--- Begin PROVIDED DATA ---

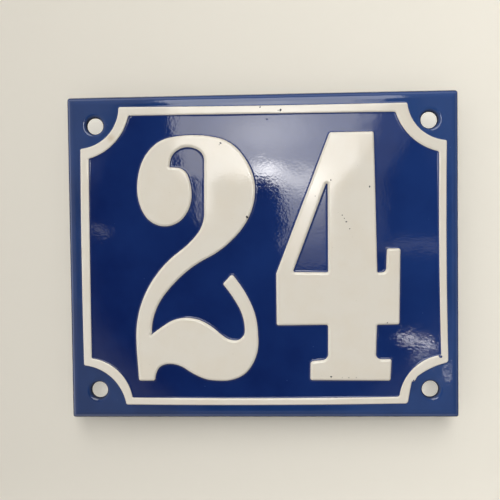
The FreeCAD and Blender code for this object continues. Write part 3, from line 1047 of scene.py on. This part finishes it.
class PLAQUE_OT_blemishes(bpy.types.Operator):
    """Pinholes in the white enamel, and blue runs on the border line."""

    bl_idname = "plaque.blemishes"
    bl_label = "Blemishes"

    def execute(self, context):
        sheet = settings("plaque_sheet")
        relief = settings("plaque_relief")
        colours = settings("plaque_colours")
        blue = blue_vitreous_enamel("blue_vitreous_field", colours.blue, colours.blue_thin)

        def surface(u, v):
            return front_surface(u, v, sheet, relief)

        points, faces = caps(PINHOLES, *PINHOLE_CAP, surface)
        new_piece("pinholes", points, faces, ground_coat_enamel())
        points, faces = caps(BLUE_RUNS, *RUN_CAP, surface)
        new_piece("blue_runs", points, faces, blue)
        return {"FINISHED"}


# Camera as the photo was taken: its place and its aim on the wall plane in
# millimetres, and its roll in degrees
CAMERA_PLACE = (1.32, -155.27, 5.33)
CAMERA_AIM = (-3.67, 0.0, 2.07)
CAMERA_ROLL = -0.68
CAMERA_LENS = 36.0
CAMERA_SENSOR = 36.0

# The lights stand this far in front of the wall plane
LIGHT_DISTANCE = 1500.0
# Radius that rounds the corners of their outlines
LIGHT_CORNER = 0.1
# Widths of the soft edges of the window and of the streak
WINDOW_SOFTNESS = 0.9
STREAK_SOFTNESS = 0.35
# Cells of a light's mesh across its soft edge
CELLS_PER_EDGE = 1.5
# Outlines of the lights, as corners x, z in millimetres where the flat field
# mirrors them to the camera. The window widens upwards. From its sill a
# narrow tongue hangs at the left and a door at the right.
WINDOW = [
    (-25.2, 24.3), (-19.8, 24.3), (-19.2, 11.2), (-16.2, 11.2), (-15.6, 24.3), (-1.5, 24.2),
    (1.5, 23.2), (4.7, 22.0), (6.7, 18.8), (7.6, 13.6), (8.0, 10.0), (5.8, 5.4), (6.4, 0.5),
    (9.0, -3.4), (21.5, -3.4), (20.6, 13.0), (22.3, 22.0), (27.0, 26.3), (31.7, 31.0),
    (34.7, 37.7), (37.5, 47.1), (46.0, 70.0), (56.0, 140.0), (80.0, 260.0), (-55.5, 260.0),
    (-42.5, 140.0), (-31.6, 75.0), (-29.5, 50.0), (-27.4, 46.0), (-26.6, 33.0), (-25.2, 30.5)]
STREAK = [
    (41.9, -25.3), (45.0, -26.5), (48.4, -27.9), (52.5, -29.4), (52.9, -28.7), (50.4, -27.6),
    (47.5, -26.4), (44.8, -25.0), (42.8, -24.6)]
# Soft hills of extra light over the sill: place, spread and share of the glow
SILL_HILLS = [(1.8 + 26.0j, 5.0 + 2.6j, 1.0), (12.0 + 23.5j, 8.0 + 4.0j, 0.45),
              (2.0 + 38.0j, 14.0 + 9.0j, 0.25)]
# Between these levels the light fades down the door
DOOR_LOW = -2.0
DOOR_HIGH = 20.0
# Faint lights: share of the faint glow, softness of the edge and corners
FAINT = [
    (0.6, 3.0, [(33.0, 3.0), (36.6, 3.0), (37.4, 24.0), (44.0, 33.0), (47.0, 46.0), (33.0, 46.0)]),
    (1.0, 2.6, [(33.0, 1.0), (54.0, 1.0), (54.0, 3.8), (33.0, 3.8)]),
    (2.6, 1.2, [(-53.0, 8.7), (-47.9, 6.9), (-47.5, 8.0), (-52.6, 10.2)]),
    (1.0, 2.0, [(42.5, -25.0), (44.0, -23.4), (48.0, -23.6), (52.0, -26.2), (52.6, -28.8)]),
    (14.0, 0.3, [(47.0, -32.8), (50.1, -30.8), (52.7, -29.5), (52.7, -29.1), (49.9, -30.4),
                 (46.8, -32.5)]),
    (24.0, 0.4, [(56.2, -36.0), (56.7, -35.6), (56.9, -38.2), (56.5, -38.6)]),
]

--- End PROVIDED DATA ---

WORK TO BE COMPLETED: Each line from the start of the listing above through the line containing "CAMERA_SENSOR = 36.0" should be copied exactly, please, with no other lines added.

TASK RESPONSE:
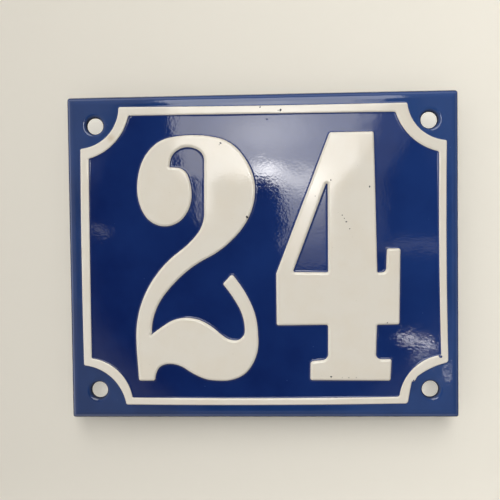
The FreeCAD and Blender code for this object continues. Write part 3, from line 1047 of scene.py on. This part finishes it.
class PLAQUE_OT_blemishes(bpy.types.Operator):
    """Pinholes in the white enamel, and blue runs on the border line."""

    bl_idname = "plaque.blemishes"
    bl_label = "Blemishes"

    def execute(self, context):
        sheet = settings("plaque_sheet")
        relief = settings("plaque_relief")
        colours = settings("plaque_colours")
        blue = blue_vitreous_enamel("blue_vitreous_field", colours.blue, colours.blue_thin)

        def surface(u, v):
            return front_surface(u, v, sheet, relief)

        points, faces = caps(PINHOLES, *PINHOLE_CAP, surface)
        new_piece("pinholes", points, faces, ground_coat_enamel())
        points, faces = caps(BLUE_RUNS, *RUN_CAP, surface)
        new_piece("blue_runs", points, faces, blue)
        return {"FINISHED"}


# Camera as the photo was taken: its place and its aim on the wall plane in
# millimetres, and its roll in degrees
CAMERA_PLACE = (1.32, -155.27, 5.33)
CAMERA_AIM = (-3.67, 0.0, 2.07)
CAMERA_ROLL = -0.68
CAMERA_LENS = 36.0
CAMERA_SENSOR = 36.0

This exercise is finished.